The second day of the EDN Atelier HOLDING_TOGETHER was devoted to emotions. Karolina Wigura, a sociologist, historian of ideas, and journalist guided us through the history and philosophical theories of emotions. How can we know what other people feel? How can we respond to other people’s emotions as well as find ourselves in the emotional turmoil of social and political crisis? What is maybe obvious to dance practitioners but maybe not so much to the society at large is that emotions connect our body with our mind. The mind/body split in dance history as well as the state of todays local and global politics and societies was the main topic of a discussion that we’ve had before and after Karolina Wigura’s lecture. How to bring more diversity, care and empathy into the politics as well as the arts? How can we transform fear and anger into action that could be a basis for hope and social change? It all finalized for us in the questions regarding our responses and responsibilities facing the capitalist driven mass extinction of species, climate change and the probable annihilation of the conditions for living on this planet. But we’ve managed to end the discussion with the hope for change that can only happen with collective and multiplied micro-gestures of resistance and healing. I do believe that Grand Re Union is a laboratory where we can test and discuss those micropolitical gestures.

Slow down and listen

„All of us know that art making is not just about creating a product, a dance, or an event. It is a process through which we discover and understand ourselves and the world around us. But it is also a process where we transform concepts into embodied experiences that our audiences can feel and empathize with. This moment of exchange and shared experience with others, with an (intentional) assembled community, has the potential to shift personal and collective perspectives and create change, lasting change”. Those words by Joanna Haingood summarize perfectly the idea, intentions and realizations within the Grand Re Union project which is an open invitation to reimagine, redesign and rethink our future as artists, thinkers, curators, facilitators and human beings amongst other beings. Radical sociability as poetically and politically discussed by Lou Drago is possible when „we have something to share not something to prove”. Slow down, listen and speak up. 

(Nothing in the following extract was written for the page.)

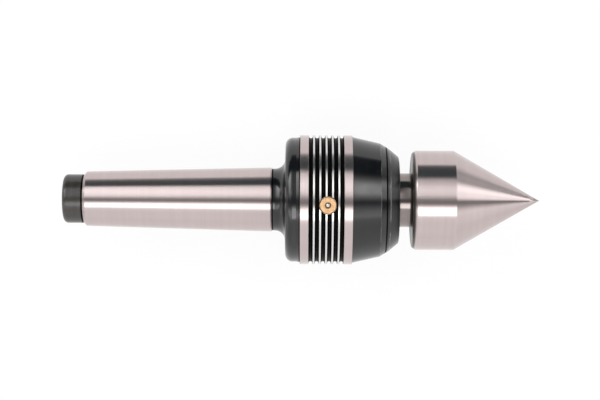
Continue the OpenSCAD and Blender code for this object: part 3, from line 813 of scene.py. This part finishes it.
ball_steel = lapped_steel("balls_lapped_steel", (0.68, 0.68, 0.675), 0.06)
needle_steel = lapped_steel("needles_lapped_steel", (0.64, 0.64, 0.635), 0.09)
oiler_ball_steel = lapped_steel("oiler_ball_steel", (0.62, 0.61, 0.6), 0.05)
plain_spring = lapped_steel("springs_bright_wire", (0.5, 0.5, 0.5), 0.2)

# %% [markdown]
# ## Bearing rings
# The rings and thrust washers are ground all over, and only the track where the balls
# run is lapped. The track is a hollow round the ball circle, so whatever lies within a
# ball's radius and a little more of that circle is track, on every ring of the bearing.

# %% Bearing rings
# Station and radius of the circle that the balls' centres run on, and the track's reach
front_track, thrust_track = (47.0, 18.0, 3.5), (26.0, 13.75, 3.12)

def bearing_ring(name, track_x, track_r, reach):
    """Ground all over, and lapped where the balls run: within reach of the ball circle."""
    made, n = start_finish(name)
    where = own_place(n)
    x, r = station_and_radius(n, where)
    away = hypot(n, n.math("SUBTRACT", x, track_x), n.math("SUBTRACT", r, track_r))
    body = ground_metal(n, where, (0.56, 0.55, 0.545), roughness=0.25)
    gloss = n.remap(cloudy_noise(n, where, 300), 0.3, 0.7, 0.05, 0.12)
    lapped = skin(n, (0.66, 0.655, 0.65, 1), gloss)
    return end_finish(made, n, n.shaders(under(n, away, reach, 0.1), body, lapped))

front_rings = bearing_ring("front_rings_bearing_steel", *front_track)
thrust_rings = bearing_ring("thrust_rings_bearing_steel", *thrust_track)

# %% [markdown]
# ## Pressed sheet
# The needle bearing's cup and cage, the tab washer and the seal's case are pressed from
# sheet, whose rolled skin is mottled. Some are bright and some phosphated, which is a
# dull dark grey, so one function takes the colours, the roughness and how metallic it is.

# %% Pressed sheet
def pressed_sheet(name, dark, pale, roughness=0.35, metallic=1.0):
    made, n = start_finish(name)
    where = own_place(n)
    mottle = cloudy_noise(n, where, 900, 5.0)
    shade = weighed(n, (mottle, 0.6), (cloudy_noise(n, where, 130, 2.0), 0.4))
    gloss = n.remap(mottle, 0.3, 0.7, roughness * 0.8, roughness * 1.25)
    tone = toned(n, shade, 0.35, 0.65, dark, pale)
    return end_finish(made, n, skin(n, tone, gloss, metallic, bump(n, mottle, 0.08)))

case_sheet = pressed_sheet("seal_case_phosphated", (0.05, 0.05, 0.052), (0.1, 0.1, 0.1), 0.5, 0.6)
washer_sheet = pressed_sheet("tab_washer_sheet", (0.42, 0.42, 0.42), (0.56, 0.56, 0.56))
cup_sheet = pressed_sheet("needle_cup_drawn_steel", (0.45, 0.45, 0.455), (0.6, 0.6, 0.6), 0.28)
cage_sheet = pressed_sheet("needle_cage_phosphated", (0.1, 0.095, 0.09), (0.18, 0.17, 0.16), 0.45, 0.8)

# %% [markdown]
# ## Drawn wire
# Spring wire is pulled through a die, which leaves dark streaks along it. Object
# coordinates can't follow a wire round its coil, so this finish reads the wire's own
# map, where one direction runs along the wire and the other round it.

# %% Drawn wire
def drawn_wire(name):
    """Dark streaks that the die drew along the wire, read from the wire's own map."""
    made, n = start_finish(name)
    on_wire = n.add("ShaderNodeUVMap", uv_map="along_wire").outputs[0]
    drawn = n.add("ShaderNodeMapping", {"Vector": on_wire, "Scale": (0.7, 14, 1)}).outputs[0]
    streaks = n.add("ShaderNodeTexNoise", {"Vector": drawn, "Scale": 1.0, "Detail": 3.0}).outputs[0]
    tone = toned(n, streaks, 0.35, 0.65, (0.36, 0.355, 0.35), (0.56, 0.555, 0.55))
    gloss = n.remap(streaks, 0.35, 0.65, 0.34, 0.2)
    return end_finish(made, n, skin(n, tone, gloss, more=bump(n, streaks, 0.1, 0.03 * mm)))

spring_wire = drawn_wire("spring_drawn_wire")
for wire in (seal_garter_coil, oiler_coil_piece):
    wire.data.materials.append(spring_wire)

# %% [markdown]
# ## Moulded rubber
# The seal's lip is black nitrile rubber, moulded in a blasted tool, so it has a very
# fine grain, and a grey bloom comes out of it in patches.

# %% Moulded rubber
def moulded_rubber(name):
    made, n = start_finish(name)
    where = own_place(n)
    bloom = cloudy_noise(n, where, 260, 4.0)
    tone = toned(n, bloom, 0.4, 0.75, (0.010, 0.010, 0.011), (0.024, 0.024, 0.026))
    gloss = n.remap(bloom, 0.3, 0.7, 0.42, 0.6)
    grain = bump(n, cloudy_noise(n, where, 3500, 2.0), 0.15, 0.05 * mm)
    return end_finish(made, n, skin(n, tone, gloss, 0.0, grain | {"IOR": 1.5}))

lip_rubber = moulded_rubber("seal_lip_rubber")

# %% [markdown]
# ## The ring nut
# The nut on the spindle is blackened like the housing. The hook spanner that tightens
# it rubs the edge of its rim and the corner of its face.

# %% Ring nut
nut_rim, nut_face = 18.9, 32.9          # radius and station of the rubbed edges

def ring_nut_finish():
    made, n = start_finish("ring_nut_black")
    where = own_place(n)
    x, r = station_and_radius(n, where)
    edge_wear_and_highlight = any_of(n, line(n, r, nut_rim, 0.1, 0.25), line(n, x, nut_face, 0.05, 0.2))
    return end_finish(made, n, blackened(n, where, edge_wear_and_highlight, roughness=0.24))

nut_black = ring_nut_finish()

# %% [markdown]
# ## Handing out the finishes
# Each solid takes one finish. A solid keeps its mesh and its place, and only the
# material in its slots changes. The colours were chosen for Blender's Standard view,
# which shows a colour as it is written.

# %% Assign
finishes = {
    "housing": housing_skin,
    "nose_cap": nose_cap_skin,
    "spindle": spindle_skin,
    "seal_case": case_sheet,
    "seal_lip": lip_rubber,
    "garter_spring": plain_spring,
    "ring_nut": nut_black,
    "tab_washer": washer_sheet,
    "front_outer_ring": front_rings,
    "front_inner_ring": front_rings,
    "thrust_housing_washer": thrust_rings,
    "thrust_shaft_washer": thrust_rings,
    "front_balls": ball_steel,
    "thrust_balls": ball_steel,
    "front_cage": cage_brass,
    "thrust_cage": cage_brass,
    "needle_cup": cup_sheet,
    "needle_cage": cage_sheet,
    "needle_rollers": needle_steel,
    "oiler_body": oiler_brass,
    "oiler_ball": oiler_ball_steel,
    "oiler_spring": plain_spring,
}
for name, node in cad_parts.items():
    for slot in node.material_slots:
        slot.material = finishes[name]
print("solids dressed:", len(finishes), "of", len(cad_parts))

bpy.context.scene.view_settings.view_transform = "Standard"

# %% [markdown]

A report written by Katarzyna Słoboda for EDN (2020).

Katarzyna Słoboda is a curator, researcher, writer. Works at Muzeum Sztuki in Łódź, Poland and finalizing her Ph.D (on attention in contemporary dance practices) in the Institute of Art at the Polish Academy of Sciences in Warsaw. She has edited several publications on dance, choreography and contemporary art. Recipient of Grażyna Kulczyk fellowship in the field of contemporary choreography (2018) and Młoda Polska (2018).